### The task
Repeat exactly, and only, the lines from the line containing "Give this object's" through the last line of the records below, including both.

------------------------------------------------------------------------

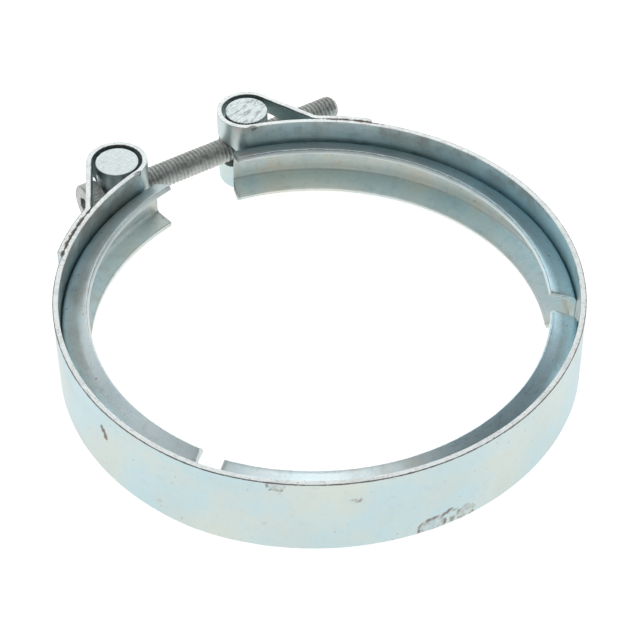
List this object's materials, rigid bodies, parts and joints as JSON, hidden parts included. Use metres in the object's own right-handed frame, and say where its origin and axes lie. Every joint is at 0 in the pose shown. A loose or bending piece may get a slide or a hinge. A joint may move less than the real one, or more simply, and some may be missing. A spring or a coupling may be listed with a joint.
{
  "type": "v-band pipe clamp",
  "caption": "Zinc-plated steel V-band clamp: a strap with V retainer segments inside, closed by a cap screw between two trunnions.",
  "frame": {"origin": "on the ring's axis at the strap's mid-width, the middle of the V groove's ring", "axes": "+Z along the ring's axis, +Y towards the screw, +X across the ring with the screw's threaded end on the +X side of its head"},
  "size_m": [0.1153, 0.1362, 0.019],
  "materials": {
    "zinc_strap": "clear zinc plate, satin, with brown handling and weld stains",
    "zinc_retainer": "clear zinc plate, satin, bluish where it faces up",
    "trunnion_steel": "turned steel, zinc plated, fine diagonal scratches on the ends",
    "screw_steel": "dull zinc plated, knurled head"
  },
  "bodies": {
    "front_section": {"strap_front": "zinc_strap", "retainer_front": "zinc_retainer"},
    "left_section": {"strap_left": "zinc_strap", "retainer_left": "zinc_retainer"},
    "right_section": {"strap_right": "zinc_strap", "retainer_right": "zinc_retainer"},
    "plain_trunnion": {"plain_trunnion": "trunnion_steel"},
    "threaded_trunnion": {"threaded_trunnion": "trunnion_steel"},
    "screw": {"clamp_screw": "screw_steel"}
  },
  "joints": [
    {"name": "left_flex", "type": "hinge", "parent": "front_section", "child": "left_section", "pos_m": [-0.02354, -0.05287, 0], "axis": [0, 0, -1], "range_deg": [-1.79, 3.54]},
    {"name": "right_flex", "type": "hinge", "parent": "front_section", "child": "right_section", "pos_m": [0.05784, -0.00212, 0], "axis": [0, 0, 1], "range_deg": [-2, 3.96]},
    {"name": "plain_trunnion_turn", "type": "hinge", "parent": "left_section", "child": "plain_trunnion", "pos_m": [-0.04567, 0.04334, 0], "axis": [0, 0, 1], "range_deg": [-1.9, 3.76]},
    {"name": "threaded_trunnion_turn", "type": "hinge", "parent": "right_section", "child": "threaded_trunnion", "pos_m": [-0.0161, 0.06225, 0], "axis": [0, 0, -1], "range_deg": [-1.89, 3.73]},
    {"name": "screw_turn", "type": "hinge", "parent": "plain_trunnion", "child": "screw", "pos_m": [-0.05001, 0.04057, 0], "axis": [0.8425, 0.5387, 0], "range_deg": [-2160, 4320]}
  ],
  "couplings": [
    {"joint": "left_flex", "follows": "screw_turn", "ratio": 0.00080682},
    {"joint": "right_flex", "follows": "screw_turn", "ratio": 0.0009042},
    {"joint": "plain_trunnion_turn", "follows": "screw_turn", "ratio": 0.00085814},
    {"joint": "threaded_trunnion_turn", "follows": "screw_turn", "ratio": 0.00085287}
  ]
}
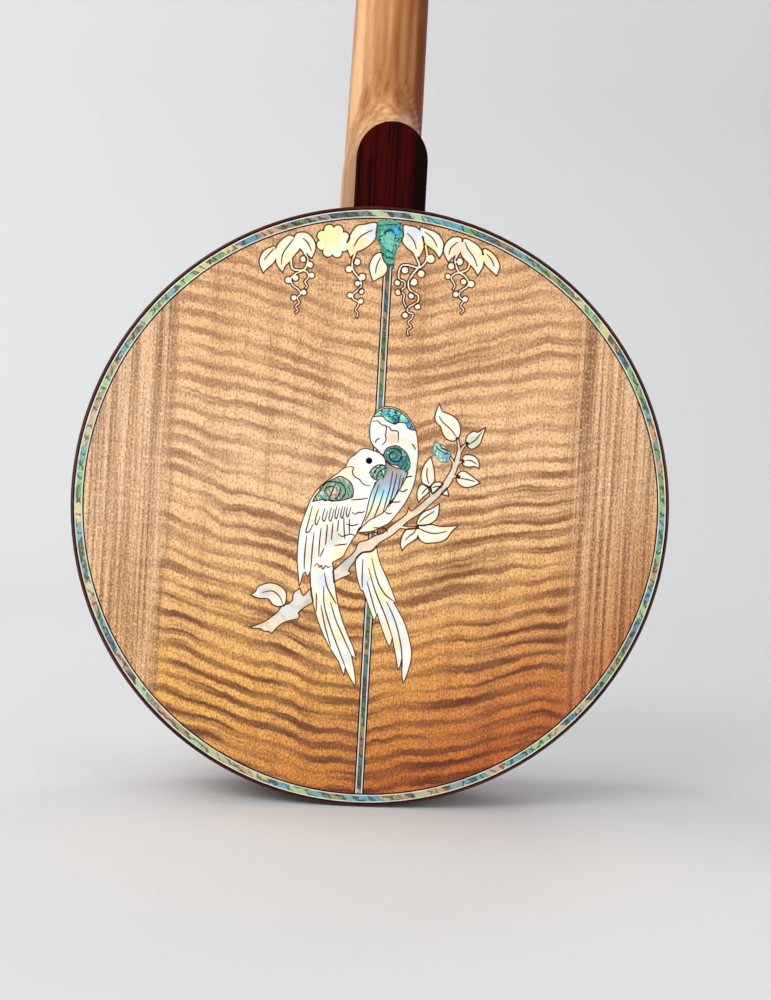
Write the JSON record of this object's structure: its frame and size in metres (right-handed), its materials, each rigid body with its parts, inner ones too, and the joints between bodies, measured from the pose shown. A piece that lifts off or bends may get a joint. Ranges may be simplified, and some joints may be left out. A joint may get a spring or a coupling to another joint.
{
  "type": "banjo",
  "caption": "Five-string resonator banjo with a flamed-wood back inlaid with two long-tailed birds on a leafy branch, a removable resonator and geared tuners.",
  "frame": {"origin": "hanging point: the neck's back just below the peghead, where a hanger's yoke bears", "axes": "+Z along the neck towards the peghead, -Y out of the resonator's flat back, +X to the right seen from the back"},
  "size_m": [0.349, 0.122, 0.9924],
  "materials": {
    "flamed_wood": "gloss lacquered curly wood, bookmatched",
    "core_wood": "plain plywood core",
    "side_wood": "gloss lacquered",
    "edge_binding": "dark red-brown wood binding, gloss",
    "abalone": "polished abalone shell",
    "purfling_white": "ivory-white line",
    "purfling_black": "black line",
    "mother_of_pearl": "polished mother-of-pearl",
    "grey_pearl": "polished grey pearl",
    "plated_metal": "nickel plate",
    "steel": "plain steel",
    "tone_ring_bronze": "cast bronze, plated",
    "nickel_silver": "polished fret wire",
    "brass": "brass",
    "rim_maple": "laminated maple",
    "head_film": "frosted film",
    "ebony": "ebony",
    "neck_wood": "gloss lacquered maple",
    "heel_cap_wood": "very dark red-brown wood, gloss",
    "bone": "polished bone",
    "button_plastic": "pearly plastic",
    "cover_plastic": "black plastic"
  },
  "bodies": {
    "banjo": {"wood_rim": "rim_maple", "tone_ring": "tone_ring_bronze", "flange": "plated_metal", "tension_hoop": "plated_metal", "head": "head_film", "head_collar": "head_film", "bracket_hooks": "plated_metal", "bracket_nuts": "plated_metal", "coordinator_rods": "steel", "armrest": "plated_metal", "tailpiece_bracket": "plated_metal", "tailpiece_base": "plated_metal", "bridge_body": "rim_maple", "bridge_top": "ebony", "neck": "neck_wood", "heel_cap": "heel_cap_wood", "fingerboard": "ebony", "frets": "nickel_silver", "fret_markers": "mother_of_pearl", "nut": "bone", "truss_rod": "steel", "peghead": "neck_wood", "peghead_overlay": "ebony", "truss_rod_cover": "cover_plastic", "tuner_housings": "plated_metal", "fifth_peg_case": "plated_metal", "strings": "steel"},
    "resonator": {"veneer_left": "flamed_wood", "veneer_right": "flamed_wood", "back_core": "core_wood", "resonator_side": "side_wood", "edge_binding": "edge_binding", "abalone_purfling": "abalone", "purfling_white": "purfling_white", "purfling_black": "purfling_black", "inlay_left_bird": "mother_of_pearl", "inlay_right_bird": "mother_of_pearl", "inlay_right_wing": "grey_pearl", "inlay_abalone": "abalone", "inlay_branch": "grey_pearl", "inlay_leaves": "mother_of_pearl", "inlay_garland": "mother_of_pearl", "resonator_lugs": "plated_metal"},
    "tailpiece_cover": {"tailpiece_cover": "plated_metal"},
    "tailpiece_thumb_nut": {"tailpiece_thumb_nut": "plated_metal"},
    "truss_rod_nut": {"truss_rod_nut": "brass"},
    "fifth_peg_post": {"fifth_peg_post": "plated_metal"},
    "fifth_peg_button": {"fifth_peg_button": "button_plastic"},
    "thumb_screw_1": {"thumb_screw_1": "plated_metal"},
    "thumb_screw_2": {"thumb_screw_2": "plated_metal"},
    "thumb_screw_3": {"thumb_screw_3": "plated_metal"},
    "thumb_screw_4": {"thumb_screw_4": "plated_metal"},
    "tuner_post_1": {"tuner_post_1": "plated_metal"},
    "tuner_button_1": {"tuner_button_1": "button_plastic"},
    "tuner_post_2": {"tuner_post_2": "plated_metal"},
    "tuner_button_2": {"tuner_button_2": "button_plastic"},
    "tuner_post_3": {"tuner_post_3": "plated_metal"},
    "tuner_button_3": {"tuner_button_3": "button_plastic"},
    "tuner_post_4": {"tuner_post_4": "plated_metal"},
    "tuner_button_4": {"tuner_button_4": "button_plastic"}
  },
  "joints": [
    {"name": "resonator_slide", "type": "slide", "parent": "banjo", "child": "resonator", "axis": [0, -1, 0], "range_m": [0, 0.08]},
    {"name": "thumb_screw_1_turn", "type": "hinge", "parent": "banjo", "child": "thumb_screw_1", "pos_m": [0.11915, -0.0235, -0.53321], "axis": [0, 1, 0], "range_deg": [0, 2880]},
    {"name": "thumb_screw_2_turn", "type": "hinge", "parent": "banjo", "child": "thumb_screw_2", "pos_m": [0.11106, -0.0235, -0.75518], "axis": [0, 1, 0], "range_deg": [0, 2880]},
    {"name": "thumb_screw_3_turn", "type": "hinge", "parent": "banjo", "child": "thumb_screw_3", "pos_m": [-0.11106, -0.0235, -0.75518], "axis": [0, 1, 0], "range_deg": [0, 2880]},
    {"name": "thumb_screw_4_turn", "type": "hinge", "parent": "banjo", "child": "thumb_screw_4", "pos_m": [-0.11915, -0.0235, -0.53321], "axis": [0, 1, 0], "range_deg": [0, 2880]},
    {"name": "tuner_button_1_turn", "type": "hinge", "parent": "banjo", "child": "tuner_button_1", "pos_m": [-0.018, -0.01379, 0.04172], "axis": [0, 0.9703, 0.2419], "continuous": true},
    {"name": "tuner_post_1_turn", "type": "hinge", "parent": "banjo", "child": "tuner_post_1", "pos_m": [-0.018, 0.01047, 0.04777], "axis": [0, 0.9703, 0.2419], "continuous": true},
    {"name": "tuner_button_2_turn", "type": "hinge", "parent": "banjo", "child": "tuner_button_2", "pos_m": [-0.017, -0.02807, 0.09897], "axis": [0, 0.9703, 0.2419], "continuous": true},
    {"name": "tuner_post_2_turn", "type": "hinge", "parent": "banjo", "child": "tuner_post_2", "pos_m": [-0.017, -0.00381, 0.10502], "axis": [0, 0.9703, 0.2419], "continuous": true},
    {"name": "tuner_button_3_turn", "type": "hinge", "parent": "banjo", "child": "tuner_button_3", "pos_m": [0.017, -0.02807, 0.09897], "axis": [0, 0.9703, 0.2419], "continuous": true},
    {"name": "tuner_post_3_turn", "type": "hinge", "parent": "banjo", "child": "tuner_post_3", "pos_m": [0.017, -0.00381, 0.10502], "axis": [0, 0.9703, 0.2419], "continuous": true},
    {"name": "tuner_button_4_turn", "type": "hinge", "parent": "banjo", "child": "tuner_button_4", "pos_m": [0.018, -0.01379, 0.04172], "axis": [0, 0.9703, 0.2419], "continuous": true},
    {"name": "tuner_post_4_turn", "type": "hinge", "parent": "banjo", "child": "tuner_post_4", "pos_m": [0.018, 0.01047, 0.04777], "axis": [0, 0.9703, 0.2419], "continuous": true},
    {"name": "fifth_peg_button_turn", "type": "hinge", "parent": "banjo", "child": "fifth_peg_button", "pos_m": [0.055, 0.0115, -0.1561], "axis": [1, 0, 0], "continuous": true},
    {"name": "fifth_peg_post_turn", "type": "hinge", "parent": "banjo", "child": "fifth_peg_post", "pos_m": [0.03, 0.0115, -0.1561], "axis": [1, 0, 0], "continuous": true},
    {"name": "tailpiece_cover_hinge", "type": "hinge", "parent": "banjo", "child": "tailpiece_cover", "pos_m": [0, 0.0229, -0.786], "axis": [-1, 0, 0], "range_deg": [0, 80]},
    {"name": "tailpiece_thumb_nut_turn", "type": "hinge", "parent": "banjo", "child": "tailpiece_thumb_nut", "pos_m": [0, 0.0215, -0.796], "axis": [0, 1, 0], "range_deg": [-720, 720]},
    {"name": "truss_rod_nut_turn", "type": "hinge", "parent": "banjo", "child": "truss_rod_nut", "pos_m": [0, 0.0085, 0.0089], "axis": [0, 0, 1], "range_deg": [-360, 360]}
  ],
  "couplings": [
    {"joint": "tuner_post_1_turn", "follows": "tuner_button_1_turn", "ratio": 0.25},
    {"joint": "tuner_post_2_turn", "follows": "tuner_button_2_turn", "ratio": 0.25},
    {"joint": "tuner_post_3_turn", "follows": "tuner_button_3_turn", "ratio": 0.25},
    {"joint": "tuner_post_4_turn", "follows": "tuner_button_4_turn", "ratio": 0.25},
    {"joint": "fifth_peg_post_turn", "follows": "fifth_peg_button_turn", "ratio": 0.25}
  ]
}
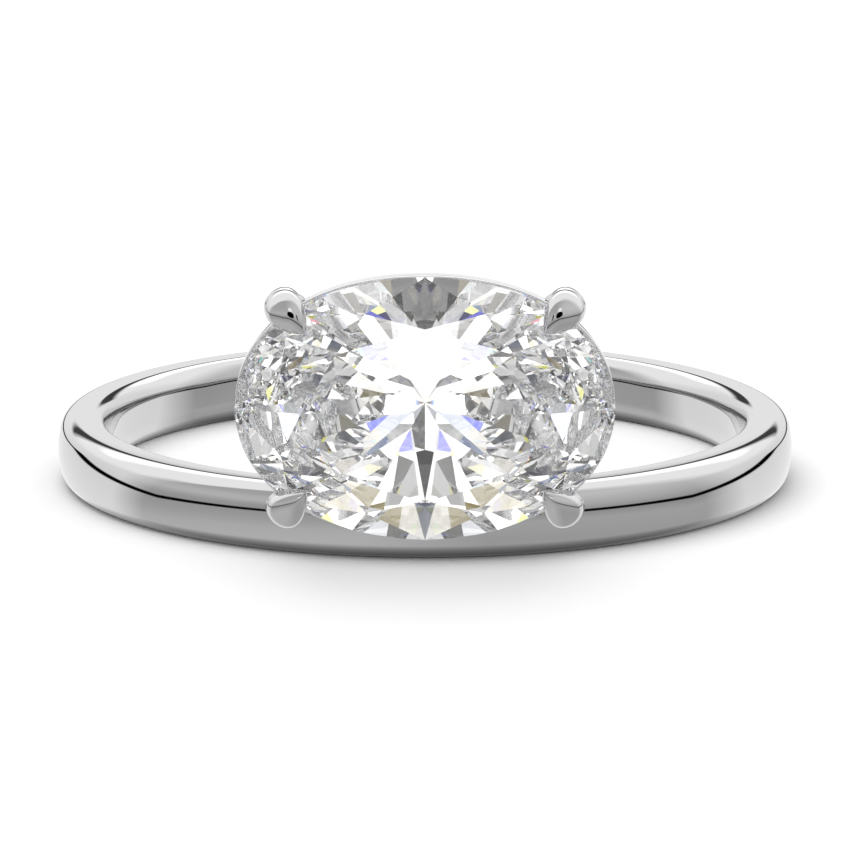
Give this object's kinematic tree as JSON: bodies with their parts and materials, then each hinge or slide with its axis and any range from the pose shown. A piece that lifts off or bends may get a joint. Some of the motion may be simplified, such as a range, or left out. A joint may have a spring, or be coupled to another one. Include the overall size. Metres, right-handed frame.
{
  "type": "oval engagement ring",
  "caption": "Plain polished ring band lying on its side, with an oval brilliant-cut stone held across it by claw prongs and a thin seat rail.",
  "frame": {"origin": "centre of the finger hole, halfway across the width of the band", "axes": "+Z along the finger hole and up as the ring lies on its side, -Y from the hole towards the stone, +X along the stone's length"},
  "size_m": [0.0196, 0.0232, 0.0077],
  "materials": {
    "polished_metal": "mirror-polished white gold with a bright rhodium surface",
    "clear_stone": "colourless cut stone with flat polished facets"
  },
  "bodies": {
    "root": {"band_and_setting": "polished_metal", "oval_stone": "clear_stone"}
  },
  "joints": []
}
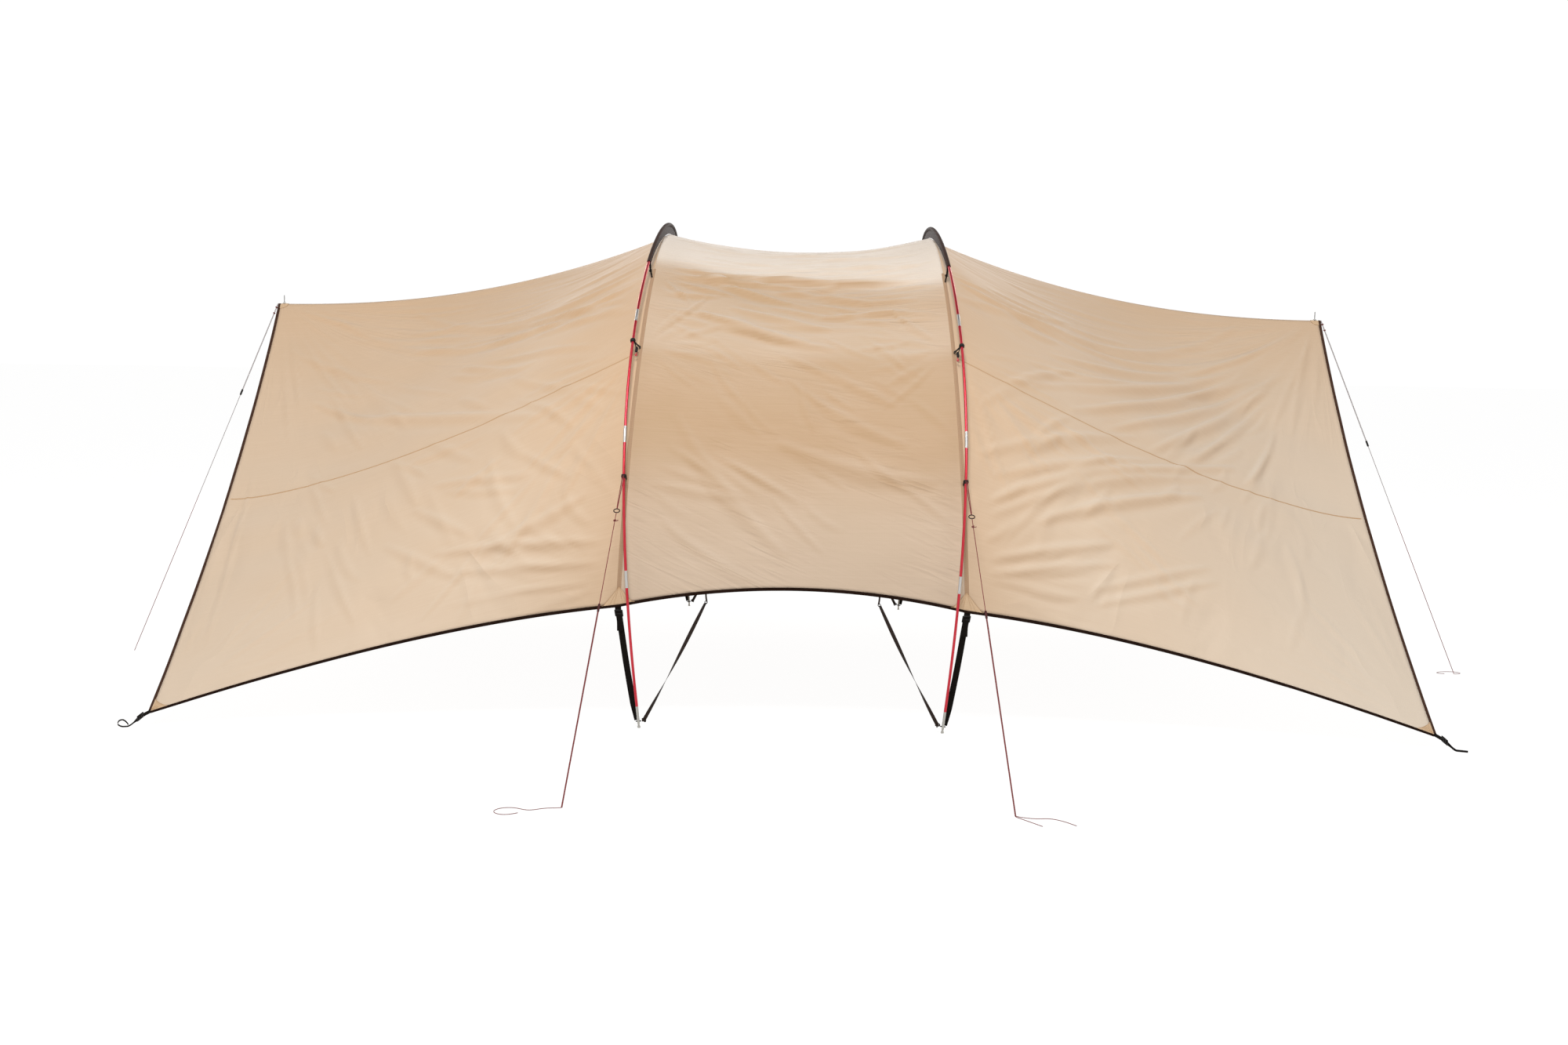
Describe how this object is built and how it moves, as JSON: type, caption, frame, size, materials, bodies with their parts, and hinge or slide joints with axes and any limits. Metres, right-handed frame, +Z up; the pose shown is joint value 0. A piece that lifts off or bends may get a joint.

------------------------------------------------------------------------

### Complete response
Give this object's kinematic tree as JSON: bodies with their parts and materials, then each hinge or slide with its axis and any range from the pose shown. A piece that lifts off or bends may get a joint. Some of the motion may be simplified, such as a range, or left out. A joint may have a spring, or be coupled to another one. Include the overall size. Metres, right-handed frame.
{
  "type": "oval engagement ring",
  "caption": "Plain polished ring band lying on its side, with an oval brilliant-cut stone held across it by claw prongs and a thin seat rail.",
  "frame": {"origin": "centre of the finger hole, halfway across the width of the band", "axes": "+Z along the finger hole and up as the ring lies on its side, -Y from the hole towards the stone, +X along the stone's length"},
  "size_m": [0.0196, 0.0232, 0.0077],
  "materials": {
    "polished_metal": "mirror-polished white gold with a bright rhodium surface",
    "clear_stone": "colourless cut stone with flat polished facets"
  },
  "bodies": {
    "root": {"band_and_setting": "polished_metal", "oval_stone": "clear_stone"}
  },
  "joints": []
}
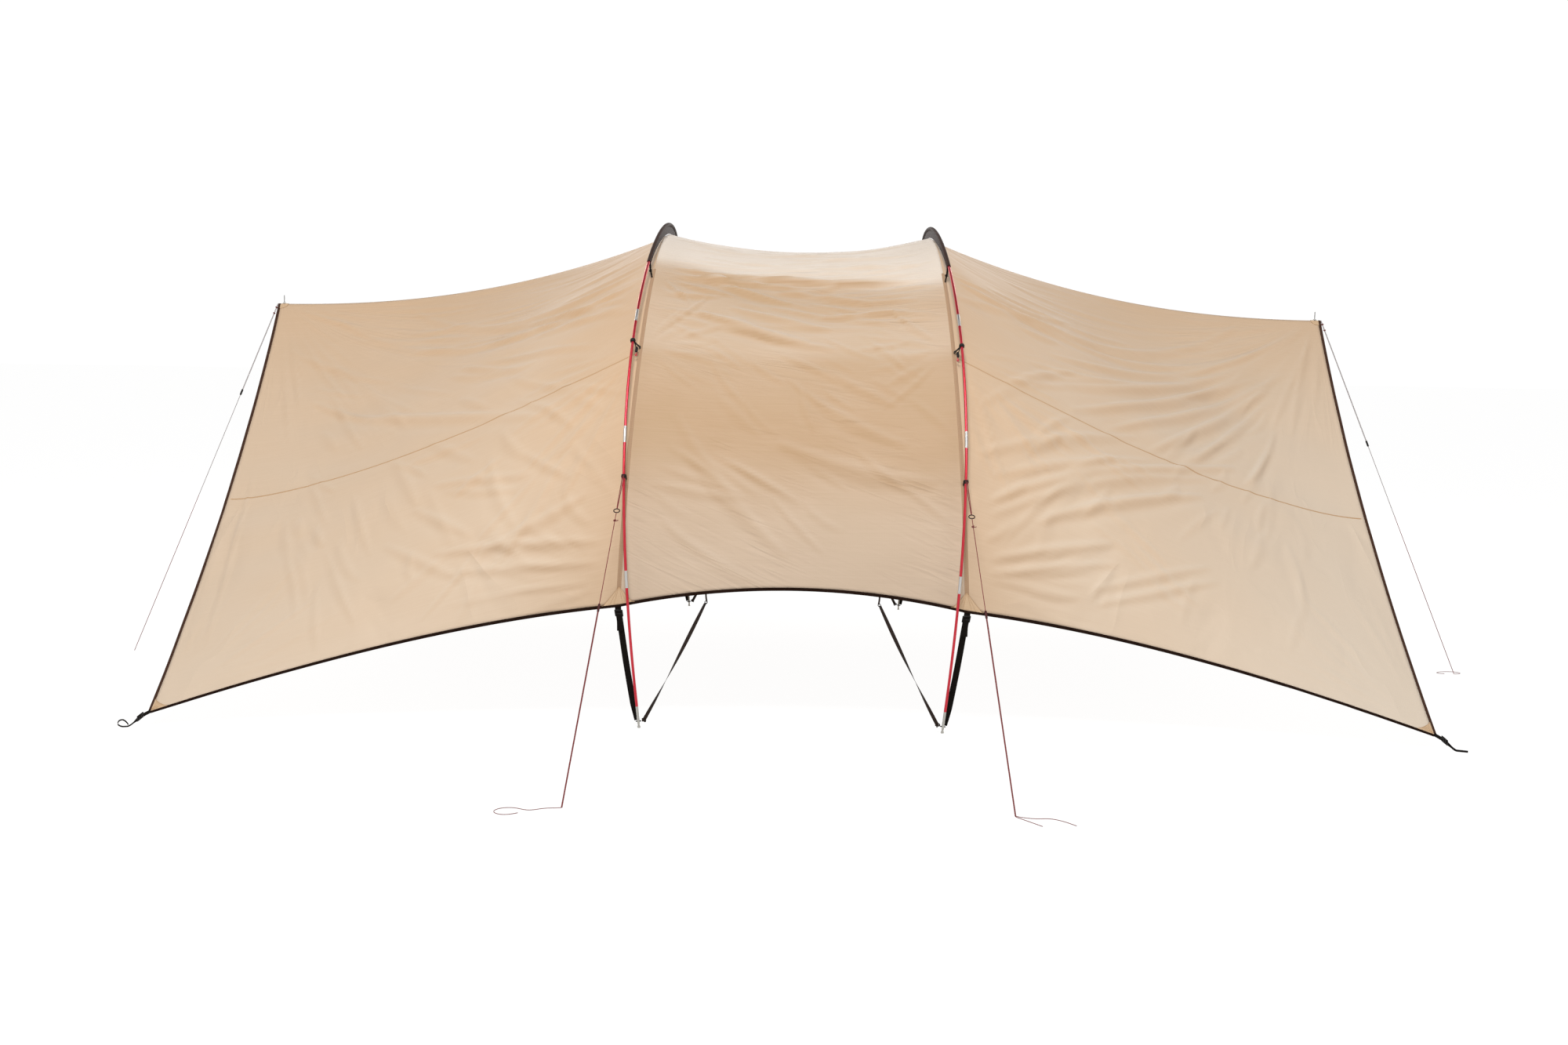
Describe how this object is built and how it moves, as JSON: type, caption, frame, size, materials, bodies with their parts, and hinge or slide joints with axes and any limits. Metres, right-handed frame, +Z up; the pose shown is joint value 0. A piece that lifts off or bends may get a joint.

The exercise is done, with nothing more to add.